In 2000, Siobhan decided to return to music making writing with Marco Pirroni (of Adam and the Ants), Gully and Clare Kenny (guitarist and bass player from the Hormonally Yours years) as well as collaborating with Pablo from the Psychonauts and Wildcat Will from the Sandals, Electric Moccasins of Doom and Beth Orton’s band. In addition she also contributed two tracks to a dance album “Electric Stew” and in the same year she began a brief but celebrated DJ career and was described by Elle Magazine in 2002 as “the must-have Spinderella at all the capital’s swankiest soirees”.

But she gave it up in 2005 to focus on writing and recording. The first single from this album, Bitter Pill was mixed by Richard Norris (formerly of The Grid) and his partner in crime Andy Chatterley (AKA The Droyds) and released in September of 2002 on their new label. Bitter Pill went on to be covered by the Pussycat Dolls on their first album under the guise “Hot Stuff (I Want You Back)” with an altered chorus and the album going on to sell seven million copies. Siobhan has also contributed a dark electro cover of Joy Division’s “She’s Lost Control” to the first Agent Provocateur album, Peepshow with the infamous video featuring the burlesque performer Dita Von Teese and a certain George W Bush. She has recorded “White Rabbit” for their second album and performed at various Agent Provocateur shows throughout 2008.
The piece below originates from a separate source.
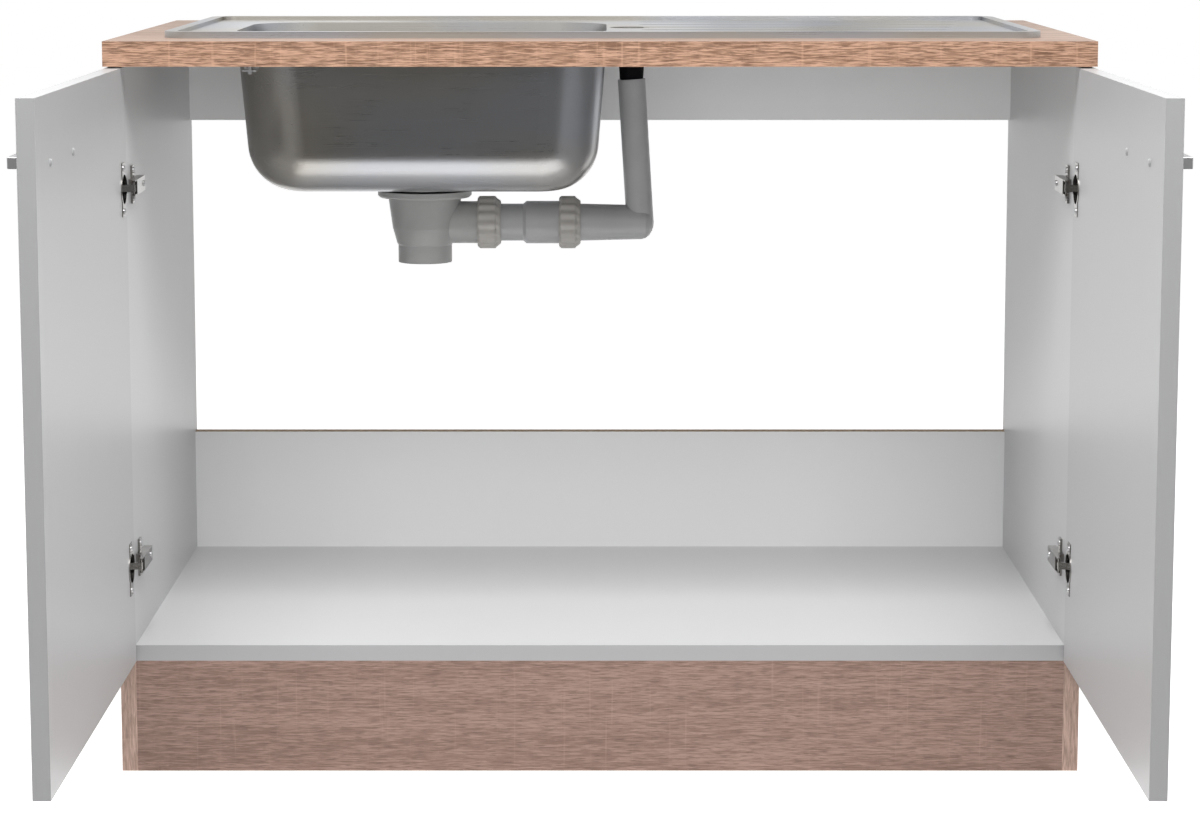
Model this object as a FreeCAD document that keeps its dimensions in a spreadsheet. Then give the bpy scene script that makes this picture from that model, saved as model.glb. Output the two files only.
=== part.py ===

In August 2008 Siobhan returned to acting starring as Nina Hamnett in the Chris Ward film What Shall We Do with The Drunken Sailor, which has been shown in various film fests in 2009. Siobhan has spent 2009 largely traveling, coming to rest in Los Angeles where she has newly relocated for the time being. Batteries recharged she has scheduled some Shakespear’s Sister gigs which will take place in Europe in October and November in time for the release of her fourth Shakepear’s Sister record entitled Songs from the Red Room, released December 2009.